Article 18.- The General Assemblies will be held at the corporate address on the date and at the
time indicated in the announcement. The Assemblies will be chaired by the assistant appointed for
that purpose by the shareholders. The Chairman will be assisted by a Secretary, filling the role of
assistant to the Assembly appointed for that purpose by the shareholders. The Chairman shall direct
the discussions and may resolve the procedural issues that arise. Before starting on the items in
the agenda, a list of attendees will be prepared, stating the nature or representation of each
attendee and the number of shares, theirs and belonging to others, with which they attend the
Assembly.
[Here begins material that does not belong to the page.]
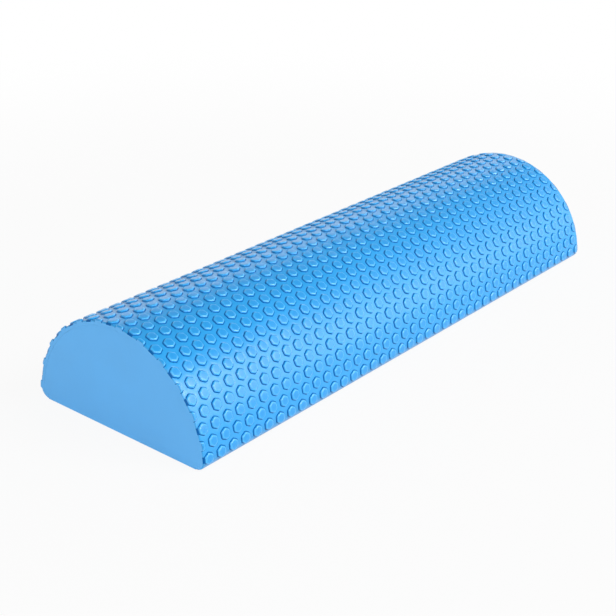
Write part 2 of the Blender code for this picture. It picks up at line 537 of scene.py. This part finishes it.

The deliberations and decisions of the Assemblies will be recorded in the appropriate
minutes in the corresponding book, with each Assembly’s minutes being approved in the legally
established manner. The certificates of said minutes shall be issued by the persons authorized by
the Law. Article 19.- The validly adopted agreements reached by the General Assemblies will be
effective as of their approval in accordance with the provisions of Article 113 of the Corporations
Act and will be binding on all shareholders, including those absent or dissenting, without the need
for the approval of the minutes in a subsequent Assembly, and subject to the rights to challenge
and separation, if any, that the Law grants to shareholders. SECOND CHAPTER: ON THE COMPANY
MANAGEMENT. Article 20.- The Management and legal representation of the Company will fall on three
Joint and Several Managers. The Managers will be freely appointed and dismissed by the General
Assembly and shall serve for a term of five years, and they may be reelected one or more times for
periods of equal maximum length. The General Shareholders Assembly shall determine the amount of
the remuneration, which will consist of a share in the Company’s profits which shall not exceed 10%
thereof, respecting the provisions of Article 130 of the Corporations Act. Article 21.- The
Governing Body shall represent the Company, in and out of court, in whatever matters affect the
Company’s business and affairs. TITLE V. ON THE ANNUAL ACCOUNTS AND APPLICATION OF RESULTS. Article
22.- The Governing Body must prepare, within a maximum period of three months from the close of the
fiscal year, the annual accounts, that is, the Balance Sheet, the Profit and Loss Statement and the
Notes, as well as the management report and the proposed application of results, for said fiscal
year, with the requirements established by Law. The annual accounts and the management report must
be reviewed by the Auditors, except when the Company may submit an abridged balance, as provided in
the Corporations Act, and will be submitted to consideration by the shareholders, and to the
consideration and approval, in its case, of the General Shareholders Assembly, with the
requirements established in the Corporations Act. TITLE VI. TRANSFORMATION, MERGER, SPLIT,
DISSOLUTION AND LIQUIDATION OF THE COMPANY. Article 23.- The Extraordinary General Shareholders
Assembly, convened for that purpose, may arrange and carry out
the transformation, merger and split of the Company, complying at all times with the provisions in
that regard of the Corporations Act and these Bylaws. Article 24.- The Company may be dissolved
with the prior agreement of the General Shareholders Assembly and for any of the grounds specified
in Article 260 of the Corporations Act. Article 25.- Once the dissolution has been agreed upon, the
liquidation will take place, in its case, pursuant to the provisions of the Corporations Act. To
that end, the General Shareholders Assembly shall appoint one or more liquidators, in an odd
number, and will confer the appropriate mandate upon them. Article 26.- After the liquidation, the
liquidator or liquidators will prepare the Final Balance Sheet and will determine the value of the
corporate assets and the liquidation quota which corresponds to each share. GENERAL PROVISIONS.
Article 27.- 1. Any question concerning the interpretation and application of these Corporate
Bylaws that so requires, except those regulated by the Corporations Act, shall be settled by
arbitration in equity, pursuant to Law 36/1988, of December 5. 2. Those persons declared
incompatible under any precept may not hold positions in the Company, or exercise them.